Though he owns his songs, and makes money from the ads, he feels the band needs to be better marketed. According to Randolph, the Family Band is popular with Adult Album Alternative radio stations, but because no stations in the New York/New Jersey area play the AAA format, he has a hard time gaining traction in his own home state. Even with the popularity of music downloads, Randolph says that FM radio “is the number one driver for your music getting out there.

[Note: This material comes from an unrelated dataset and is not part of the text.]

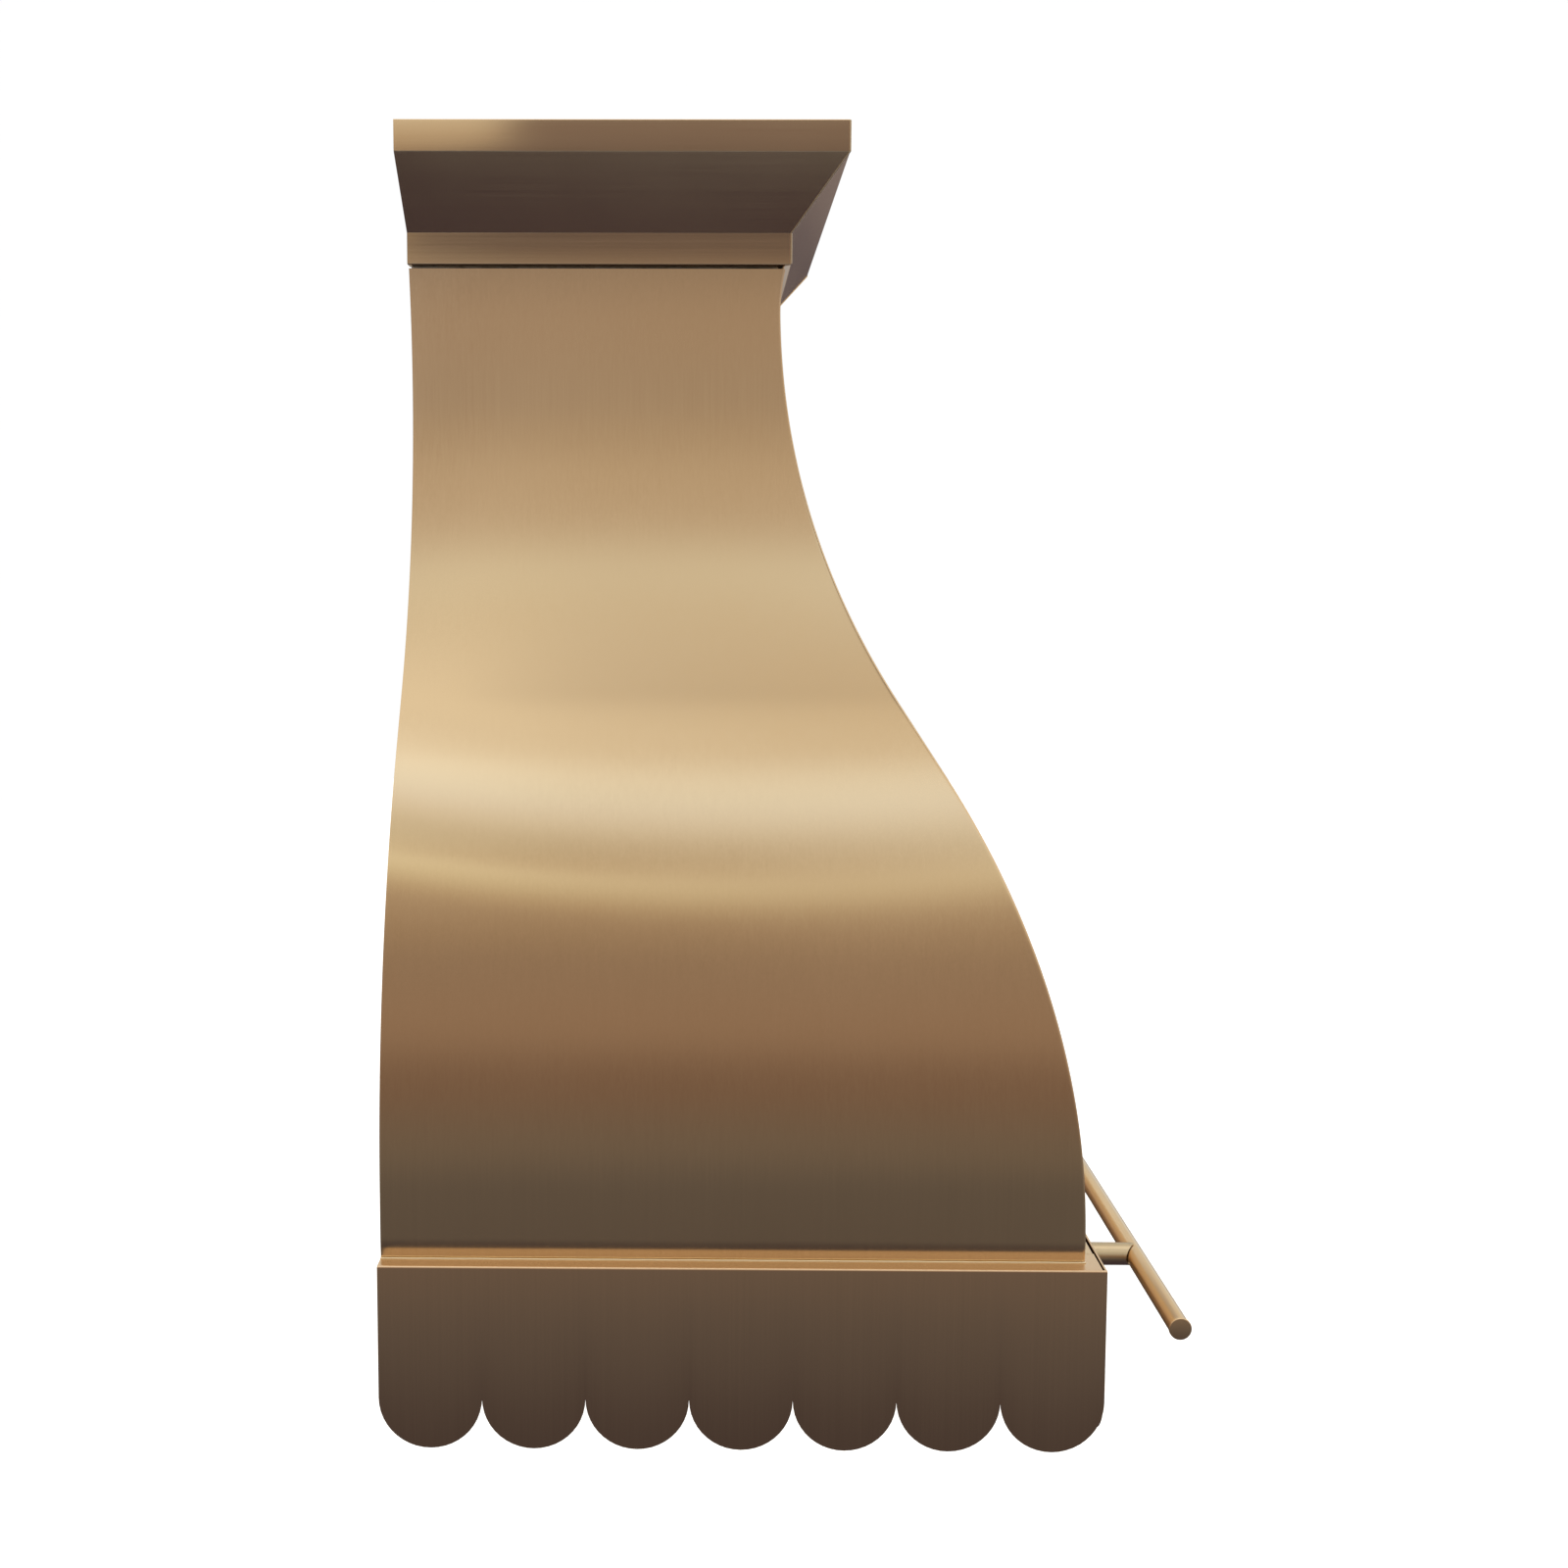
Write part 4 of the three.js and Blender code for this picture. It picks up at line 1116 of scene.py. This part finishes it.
def insert():
    """Liner, filters, tray, lamps and buttons."""
    sheet_x, sheet_y, steel = stainless("x"), stainless("y"), plated_steel()
    black = moulded_plastic("black_plastic", (0.014, 0.014, 0.015), (0.035, 0.035, 0.036), 0.42)
    grey = moulded_plastic("button_plastic", (0.44, 0.44, 0.43), (0.60, 0.60, 0.58), 0.36)
    lens = frosted_lens()
    dress(sheet_x, 0.4 * MM, "liner_pan", "insert_base", "grease_tray")
    dress(sheet_y, 0.3 * MM, "baffle_filter_left", "baffle_filter_right")
    dress(black, 0.5 * MM, "control_bezel", "cable_gland")
    for side in (-1, 1):
        filter_handle(side, black)
        lamp_housing(side, sheet_x)
        lamp_lens(side, lens)
        rail_screw(side, steel)
    for key in ("power", "speed_low", "speed_high", "lamp"):
        button(key, grey)


def blower():
    """Blower and its housing, the collar, and the galvanised and plated bars."""
    zinc, steel, enamel = galvanised(), plated_steel(), enamelled_motor()
    dress(zinc, 0.3 * MM, "housing_front", "housing_back", "housing_side_left", "housing_side_right")
    dress(zinc, 0.3 * MM, "housing_top", "blower_scroll", "blower_side_left", "blower_side_right")
    dress(zinc, 0.15 * MM, "impeller", "damper_flap_front", "damper_flap_rear")
    dress(zinc, 0.3 * MM, "junction_box", "junction_cover", "rear_cross_bar")
    dress(zinc, 0.4 * MM, "neck_bar_front", "neck_bar_left", "neck_bar_right")
    dress(steel, 0.4 * MM, "motor_bracket", "hanger_bar", "wall_bracket")
    duct_collar(zinc)
    damper_pin(steel)
    motor(enamel)
    motor_shaft(steel)
    for side in (-1, 1):
        rear_stiffener(side, zinc)


# ---------------------------------------------------------------- making
def shell():
    """The brass: body, crown, apron, ledge and rail."""
    body, crown, front = brass_body(), brass_crown(), brass_crown_front()
    # bead: brass painted paler than the sheet, a painted highlight on the foot and mitre beads
    apron, rail, post, bead = brass_apron(), brass_rail(), brass_post(), brass_bead_painted_highlight()
    for side in (-1, 1):
        body_side(side, body)
        foot_bead(side, bead)
        crown_side(side, crown)
        mitre_bead(side, bead)
        apron_side(side, apron)
        rail_cap(side, rail)
        rail_post(side, post)
    body_front(body)
    crown_front(front)
    apron_front(apron)
    ledge_front(crown)
    rail_bar(rail)


camera()
studio()
floor_and_backdrop()
light_cards()
shell()
insert()
blower()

Any record you see winning awards has a top song on the radio.” He vows that “before all is said and done, I’m gonna have a big radio smash.”

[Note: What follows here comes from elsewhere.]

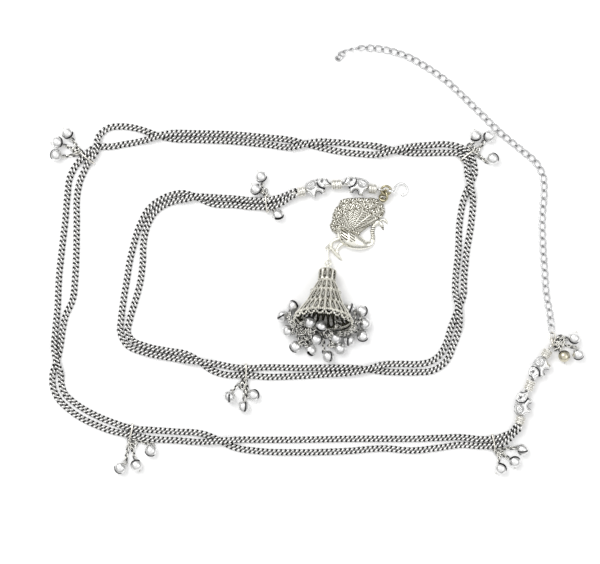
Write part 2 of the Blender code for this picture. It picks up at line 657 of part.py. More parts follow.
def build_knot(held, direction):
    """The knot ring, and the leaning ring from it to the peacock's upper eyelet.

    Gives the middle of the knot ring.
    """
    knot = linked(held, direction, KNOT_RADIUS, RING_WIRE, BEAD_WIRE) + Vector((0, 0, KNOT_RISE))
    hole = plan(*HANGING_EYELET, HANGING_EYELET_HEIGHT)
    run = (hole - knot).normalized()
    finish(ring(knot, direction.cross(run), KNOT_RADIUS, RING_WIRE), "knot_ring", "ring_metal")
    near = knot + run * (KNOT_RADIUS - RING_WIRE - 1.8 * GAP)
    across = side_of(run) * math.cos(PEACOCK_RING_LEAN) + run.cross(side_of(run)) * math.sin(PEACOCK_RING_LEAN)
    radius = (hole - near).length / 2
    finish(ring((hole + near) / 2, run.cross(across), radius, RING_WIRE, sides=12), "peacock_ring", "ring_metal")
    return knot


def build_pendant_links():
    """The long link and the small ring between the peacock and the bell drop.

    Gives the place of the bell drop's eyelet.
    """
    down = heading(math.radians(-90))
    height = drop_axis_height() - DROP_EYELET_RADIUS * math.sin(drop_tilt())
    held = plan(*FOOT_EYELET, FOOT_EYELET_HEIGHT) + down * FOOT_EYELET_RADIUS
    inside = PENDANT_WIRE + GAP
    near = held - down * inside
    slope = (height - near.z) / (LINK_LENGTH - inside)
    far = near + down * LINK_LENGTH
    far.z = height + slope * inside
    run = (far - near).normalized()
    upward = run.cross(side_of(down)).normalized()
    half = (LINK_WIDTH - PENDANT_WIRE) / 2
    points = []
    for end, base, sign in ((far, -half, 1), (near, half, -1)):
        for number in range(6):
            angle = math.radians(-90 + 36 * number) * sign
            points.append(end + run * (base + sign * half * math.cos(angle)) + upward * half * math.sin(angle) * 1.0)
    finish(tube([tuple(point) for point in points], PENDANT_WIRE, resolution=1, closed=True),
           "pendant_link", "antique_metal")
    centre = linked(far, down, DROP_RING_RADIUS, PENDANT_WIRE, PENDANT_WIRE)
    centre.z = height
    finish(ring(centre, Vector((0, 0, 1)), DROP_RING_RADIUS, PENDANT_WIRE), "pendant_ring", "antique_metal")
    held = centre + down * DROP_RING_RADIUS
    return linked(held, down, DROP_EYELET_RADIUS, PENDANT_WIRE, PENDANT_WIRE)


def drop_top_edge():
    """Distance down the axis and radius of the drop's upper edge, which touches the ground."""
    share, radius, _ = DROP_PROFILE[1]
    return share * DROP_LENGTH - 0.6 * DROP_WALL, radius * DROP_RIM_RADIUS + 0.6 * DROP_WALL


def drop_tilt():
    """Tilt of the drop's axis as it lies on its upper edge and its rim."""
    distance, radius = drop_top_edge()
    return math.atan2(DROP_RIM_RADIUS + 0.44 * DROP_WALL - radius, DROP_LENGTH - 0.25 * DROP_WALL - distance)


def drop_axis_height():
    """Height of the drop's axis at its closed top."""
    distance, radius = drop_top_edge()
    return radius * math.cos(drop_tilt()) - distance * math.sin(drop_tilt())


def drop_frame(eyelet):
    """The drop's top point, and its axis, upper side and right side directions."""
    tilt = drop_tilt()
    level = heading(DROP_HEADING)
    axis = level * math.cos(tilt) + Vector((0, 0, math.sin(tilt)))
    upper = Vector((0, 0, math.cos(tilt))) - level * math.sin(tilt)
    right = side_of(level)
    top = eyelet + axis * DROP_EYELET_RADIUS
    top.z = drop_axis_height()
    return top, axis, upper, right


def build_bell_drop(eyelet):
    """The hollow pierced drop: three tiers turned from one profile, cut into windows."""
    top, axis, upper, right = drop_frame(eyelet)
    mesh = bpy.data.meshes.new("drop")
    rows = [(share * DROP_LENGTH, radius * DROP_RIM_RADIUS) for share, radius, _ in DROP_PROFILE]
    points = [(radius, 0.0, -distance) for distance, radius in rows]
    mesh.from_pydata(points, [(row, row + 1) for row in range(len(points) - 1)], [])
    thing = bpy.data.objects.new("drop", mesh)
    bpy.context.scene.collection.objects.link(thing)
    turn = thing.modifiers.new("turn", "SCREW")
    turn.steps = 2 * WINDOWS
    turn.render_steps = 2 * WINDOWS
    turn.use_merge_vertices = True
    turn.merge_threshold = 0.00001
    shell = meshed(thing)
    form = bmesh.new()
    form.from_mesh(shell.data)
    windows = []
    for face in form.faces:
        place = face.calc_center_median()
        column = int((math.atan2(place.y, place.x) % math.tau) / (math.pi / WINDOWS))
        row = sum(1 for distance, _ in rows if distance < -place.z) - 1
        if DROP_PROFILE[row][2] and column % 2 == 0:
            windows.append(face)
    bmesh.ops.delete(form, geom=windows, context="FACES")
    for point in form.verts:
        angle = math.atan2(point.co.y, point.co.x) % math.tau
        column = round(angle / (math.pi / WINDOWS))
        row = min(range(len(rows)), key=lambda number: abs(rows[number][0] + point.co.z))
        wide = 0.10 if DROP_PROFILE[row][2] else 0.30
        shift = (-wide if column % 2 == 0 else wide) * math.pi / WINDOWS
        radius = math.hypot(point.co.x, point.co.y)
        point.co.x = radius * math.cos(angle + shift)
        point.co.y = radius * math.sin(angle + shift)
    rim = [edge for edge in form.edges
           if edge.is_boundary and all(point.co.z < -0.99 * DROP_LENGTH for point in edge.verts)]
    bmesh.ops.subdivide_edges(form, edges=rim, cuts=1)
    for point in form.verts:
        if point.co.z < -0.99 * DROP_LENGTH and len(point.link_edges) == 2:
            point.co.z -= SCALLOP
    ring_top = [edge for edge in form.edges
                if edge.is_boundary and all(point.co.z > -0.001 * DROP_LENGTH for point in edge.verts)]
    bmesh.ops.contextual_create(form, geom=ring_top)
    bmesh.ops.recalc_face_normals(form, faces=form.faces)
    form.to_mesh(shell.data)
    form.free()
    wall = shell.modifiers.new("wall", "SOLIDIFY")
    wall.thickness = DROP_WALL
    wall.offset = 0.0
    shell = meshed(shell)
    loop = ring(Vector((0, 0, DROP_EYELET_RADIUS)), Vector((0, 1, 0)), DROP_EYELET_RADIUS, PENDANT_WIRE)
    solid = combine(shell, [loop], "UNION")
    turn = Matrix((upper, right, upper.cross(right))).transposed().to_4x4()
    solid.matrix_world = Matrix.Translation(top) @ turn
    finish(solid, "bell_drop", "antique_metal")


def build_rim_bells(eyelet):
    """The ring at the drop's rim with its short chains and bells, in one piece."""
    top, axis, upper, right = drop_frame(eyelet)
    centre = top + axis * (DROP_LENGTH + SCALLOP + 1.5 * GAP + RIM_WIRE / 2)
    radius = BELL_DIAMETER / 2
    loop = ring(centre, axis, DROP_RIM_RADIUS, RIM_WIRE, sides=16)
    drops = []
    for angle, across, down, height in RIM_BELLS:
        turn = math.radians(angle)
        outward = upper * math.cos(turn) + right * math.sin(turn)
        start = centre + outward * DROP_RIM_RADIUS + axis * DROP_CHAIN_WIDTH / 3
        place = plan(across, down, height * BELL_DIAMETER)
        growth = (place - centre) * (DROP_RIM_RADIUS / RIM_DRAWN_RADIUS - 1)
        place += Vector((growth.x, growth.y, 0.0))
        points = [start]
        if height > 0.6:
            points.append(start + axis * DROP_CHAIN_WIDTH * 0.4 - outward * DROP_CHAIN_WIDTH)
        elif abs(angle) < 130:
            points.append(start + outward * DROP_CHAIN_WIDTH)
        points.append(place + (points[-1] - place).normalized() * radius * 0.9)
        for point in points:
            point.z = max(point.z, DROP_CHAIN_WIDTH / 2)
        chain = tube([tuple(point) for point in points], DROP_CHAIN_WIDTH, resolution=1)
        drops.append(combine(ball(place, radius), [chain], "UNION"))
    solid = combine(loop, drops, "UNION")
    finish(solid, "bell_drop_fringe", "bell_metal")


def build_single_chain(start):
    """The open-link chain that the hook fastens into, from the joint ring to its end."""
    rows = [tuple(start.xy)] + [tuple(plan(*place).xy) for place in EXTENDER_ROUTE]
    fine = smooth_rows(rows, 0.5 * MM)
    along = distance_along(fine)
    low = EXTENDER_WIDTH / 2
    down = np.clip(1 - along / (4 * EXTENDER_WIDTH), 0.0, 1.0)
    height = low + (start.z - low) * down ** 2 * (3 - 2 * down)
    line = np.column_stack((fine, height))
    picked = few_points([line])
    solid = tube([tuple(point) for point in line[picked]], EXTENDER_WIDTH)
    finish(solid, "single_chain", "chain_metal")


def main():
    """Build every piece of the waist chain."""
    global parts
    for thing in list(bpy.data.objects):
        bpy.data.objects.remove(thing)
    parts = bpy.data.collections.new("waist_chain")
    bpy.context.scene.collection.children.link(parts)
    make_material("chain_metal", (0.62, 0.62, 0.60), 0.32)
    make_material("ring_metal", (0.58, 0.52, 0.40), 0.30)
    make_material("elephant_metal", (0.72, 0.72, 0.72), 0.28)
    make_material("bead_metal", (0.70, 0.68, 0.62), 0.30)
    make_material("bell_metal", (0.78, 0.78, 0.76), 0.22)
    make_material("dark_bell_metal", (0.50, 0.46, 0.38), 0.25)
    make_material("hook_metal", (0.88, 0.88, 0.86), 0.20)
    make_material("antique_metal", (0.55, 0.53, 0.44), 0.36)

    first_eyes, first_arms = bead_wire("first", FIRST_WIRE)
    second_eyes, second_arms = bead_wire("second", SECOND_WIRE)
    clear = BEAD_WIRE / 2 + 3 * GAP
    start = first_eyes[0] + first_arms[0] * clear
    end = second_eyes[0] + second_arms[0] * clear
    first, second, middle, forward = pair_of_chains(start, end)
    rings = [nearest_index(middle, place) for place, _ in BELL_GROUPS.values()]
    picked = few_points([first, second], rings)
    for name, line in (("chain_1", first), ("chain_2", second)):
        finish(tube([tuple(point) for point in line[picked]], STRAND_WIDTH), name, "chain_metal")
    build_bell_groups(middle, forward)

    joint = linked(second_eyes[1], second_arms[1], KNOT_RADIUS, RING_WIRE, BEAD_WIRE)
    level = Vector((0, 0, 1))
    finish(ring(joint, level, KNOT_RADIUS, RING_WIRE), "joint_ring", "ring_metal")
    hold = KNOT_RADIUS + RING_WIRE / 2 + 2 * GAP
    build_single_chain(joint + heading(math.radians(95)) * hold)
    for number, bell in enumerate(JOINT_BELLS, 1):
        away = heading(math.radians(20 - 55 * (number - 1)))
        metal = "dark_bell_metal" if number == 3 else "bell_metal"
        bell_drop(f"joint_bell_{number}", joint + away * hold, plan(*bell), metal)

    knot = build_knot(first_eyes[1], first_arms[1])
    out = heading(HOOK_HEADING)
    eye = linked(knot + out * KNOT_RADIUS, out, HOOK_EYE_RADIUS, HOOK_WIRE, RING_WIRE)
    build_hook(eye, out)
    build_peacock()
    eyelet = build_pendant_links()
    build_bell_drop(eyelet)
    build_rim_bells(eyelet)


main()
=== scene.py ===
"""The waist chain as it lies in its picture: every link, bead, bell and casting in detail.

Lengths are metres, +Z is up, and the chain lies on z = 0.
"""

import math

import bmesh
import bpy
import numpy as np
from numpy.lib.stride_tricks import sliding_window_view
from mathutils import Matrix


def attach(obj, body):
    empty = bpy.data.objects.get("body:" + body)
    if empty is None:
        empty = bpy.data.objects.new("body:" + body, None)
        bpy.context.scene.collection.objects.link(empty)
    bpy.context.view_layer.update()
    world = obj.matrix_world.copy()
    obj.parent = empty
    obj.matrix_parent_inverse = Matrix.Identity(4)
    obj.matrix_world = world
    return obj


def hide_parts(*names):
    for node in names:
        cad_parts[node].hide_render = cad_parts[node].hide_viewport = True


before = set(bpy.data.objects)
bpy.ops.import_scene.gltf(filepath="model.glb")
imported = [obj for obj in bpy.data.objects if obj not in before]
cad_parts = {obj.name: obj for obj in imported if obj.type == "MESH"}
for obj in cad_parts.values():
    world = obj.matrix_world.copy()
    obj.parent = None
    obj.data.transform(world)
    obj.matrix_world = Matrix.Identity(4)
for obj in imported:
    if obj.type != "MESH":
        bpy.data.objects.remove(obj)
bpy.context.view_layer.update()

# The view: a camera straight above the white table that the chain lies on, in a white room
# that is brighter overhead than at the sides, with two wide and weak window lights.
MM = 0.001
VIEW_MIDDLE = (-8.26 * MM, -10.75 * MM)
VIEW_WIDTH = 288 * MM
VIEW_HEIGHT = 1.2
FILM_WIDTH = 36.0
TABLE_WHITE = 0.97
ROOM_SIDES = 0.28
ROOM_OVERHEAD = 1.03
ROOM_FADE = (0.12, 0.80)
TABLE_HALF = 3.0

lens = bpy.data.cameras.new("camera")
lens.sensor_width = FILM_WIDTH
lens.lens = FILM_WIDTH * VIEW_HEIGHT / VIEW_WIDTH
lens.clip_start = 0.05
camera = bpy.data.objects.new("camera", lens)
camera.location = (*VIEW_MIDDLE, VIEW_HEIGHT)
bpy.context.scene.collection.objects.link(camera)
bpy.context.scene.camera = camera
bpy.context.scene.view_settings.view_transform = "Standard"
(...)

His motivation is not fame for fame’s sake, he says, but rather using “the power of the microphone” to tell African-Americans that they themselves are the only ones who can improve their lives.

“I get into some of this stuff with the kids and their parents,” he says of his school visits. “I tell them you’re not gonna go anywhere in life thinking, The white man is the devil, and the Jewish man did this, and I’m a slave, and even if I go to college, I’m still gonna be a sorry black man. Maybe you should go to church, because the church doesn’t speak of the white man, the black man, the Jewish man. The Bible doesn’t say any of that.”

He brings friends of all stripes with him to illustrate that determination can be just as important as a college degree. “When people tell kids, ‘Hey, if you don’t go to college you can’t be anything,’ I say, ‘Hey, this guy didn’t go to college, and he’s an electrician. This guy’s a plumber, and he’s making $400,000 a year.’”

Randolph is currently writing songs for a new album. Despite rubbing elbows with rock gods, Randolph still likes coming home to New Jersey. He frequents bars in Morristown, rooting for the Knicks and the Mets and hanging out with friends and family.

“I purposely like to be around different people all the time,” he says. “It helps me grow mentally. If I write a song, now I got something to use that is a new experience, something I didn’t know.”